What you should do.
Your task is to repeat all of the material exactly.

Recorded information.
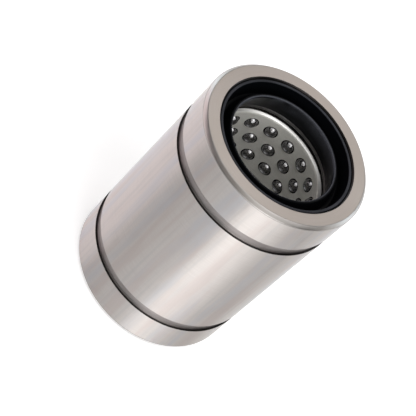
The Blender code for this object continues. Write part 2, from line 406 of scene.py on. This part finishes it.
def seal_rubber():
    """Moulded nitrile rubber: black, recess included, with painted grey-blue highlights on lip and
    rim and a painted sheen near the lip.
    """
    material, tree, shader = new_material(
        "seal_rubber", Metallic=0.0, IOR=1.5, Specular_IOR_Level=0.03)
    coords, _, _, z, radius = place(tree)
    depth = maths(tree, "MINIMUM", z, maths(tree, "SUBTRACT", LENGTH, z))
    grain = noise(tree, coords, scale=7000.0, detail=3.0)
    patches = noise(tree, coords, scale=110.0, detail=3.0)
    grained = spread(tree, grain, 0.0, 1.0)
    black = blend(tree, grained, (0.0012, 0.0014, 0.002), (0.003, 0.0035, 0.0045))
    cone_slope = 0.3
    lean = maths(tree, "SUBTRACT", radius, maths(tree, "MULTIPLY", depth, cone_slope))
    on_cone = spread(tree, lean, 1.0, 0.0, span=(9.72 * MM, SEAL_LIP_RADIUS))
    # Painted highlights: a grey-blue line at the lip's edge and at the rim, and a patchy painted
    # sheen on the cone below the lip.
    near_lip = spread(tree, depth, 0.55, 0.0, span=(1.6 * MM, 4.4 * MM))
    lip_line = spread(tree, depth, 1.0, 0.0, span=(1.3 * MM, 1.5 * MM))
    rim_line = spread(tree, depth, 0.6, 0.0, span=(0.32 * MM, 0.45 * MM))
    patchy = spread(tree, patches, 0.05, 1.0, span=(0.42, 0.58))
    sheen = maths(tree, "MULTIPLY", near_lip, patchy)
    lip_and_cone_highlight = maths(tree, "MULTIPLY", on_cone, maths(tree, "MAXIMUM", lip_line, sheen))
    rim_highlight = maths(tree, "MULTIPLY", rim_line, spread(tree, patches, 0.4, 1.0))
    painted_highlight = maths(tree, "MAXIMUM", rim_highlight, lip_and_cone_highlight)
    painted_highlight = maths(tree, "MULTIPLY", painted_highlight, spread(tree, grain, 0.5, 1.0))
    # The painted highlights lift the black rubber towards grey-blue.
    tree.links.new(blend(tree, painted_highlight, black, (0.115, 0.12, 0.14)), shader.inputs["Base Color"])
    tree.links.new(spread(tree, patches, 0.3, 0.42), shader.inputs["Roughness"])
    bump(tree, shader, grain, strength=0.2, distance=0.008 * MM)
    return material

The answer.
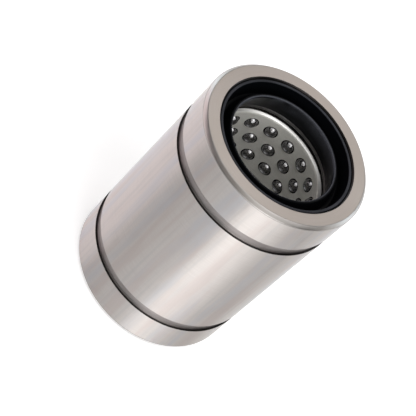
The Blender code for this object continues. Write part 2, from line 406 of scene.py on. This part finishes it.
def seal_rubber():
    """Moulded nitrile rubber: black, recess included, with painted grey-blue highlights on lip and
    rim and a painted sheen near the lip.
    """
    material, tree, shader = new_material(
        "seal_rubber", Metallic=0.0, IOR=1.5, Specular_IOR_Level=0.03)
    coords, _, _, z, radius = place(tree)
    depth = maths(tree, "MINIMUM", z, maths(tree, "SUBTRACT", LENGTH, z))
    grain = noise(tree, coords, scale=7000.0, detail=3.0)
    patches = noise(tree, coords, scale=110.0, detail=3.0)
    grained = spread(tree, grain, 0.0, 1.0)
    black = blend(tree, grained, (0.0012, 0.0014, 0.002), (0.003, 0.0035, 0.0045))
    cone_slope = 0.3
    lean = maths(tree, "SUBTRACT", radius, maths(tree, "MULTIPLY", depth, cone_slope))
    on_cone = spread(tree, lean, 1.0, 0.0, span=(9.72 * MM, SEAL_LIP_RADIUS))
    # Painted highlights: a grey-blue line at the lip's edge and at the rim, and a patchy painted
    # sheen on the cone below the lip.
    near_lip = spread(tree, depth, 0.55, 0.0, span=(1.6 * MM, 4.4 * MM))
    lip_line = spread(tree, depth, 1.0, 0.0, span=(1.3 * MM, 1.5 * MM))
    rim_line = spread(tree, depth, 0.6, 0.0, span=(0.32 * MM, 0.45 * MM))
    patchy = spread(tree, patches, 0.05, 1.0, span=(0.42, 0.58))
    sheen = maths(tree, "MULTIPLY", near_lip, patchy)
    lip_and_cone_highlight = maths(tree, "MULTIPLY", on_cone, maths(tree, "MAXIMUM", lip_line, sheen))
    rim_highlight = maths(tree, "MULTIPLY", rim_line, spread(tree, patches, 0.4, 1.0))
    painted_highlight = maths(tree, "MAXIMUM", rim_highlight, lip_and_cone_highlight)
    painted_highlight = maths(tree, "MULTIPLY", painted_highlight, spread(tree, grain, 0.5, 1.0))
    # The painted highlights lift the black rubber towards grey-blue.
    tree.links.new(blend(tree, painted_highlight, black, (0.115, 0.12, 0.14)), shader.inputs["Base Color"])
    tree.links.new(spread(tree, patches, 0.3, 0.42), shader.inputs["Roughness"])
    bump(tree, shader, grain, strength=0.2, distance=0.008 * MM)
    return material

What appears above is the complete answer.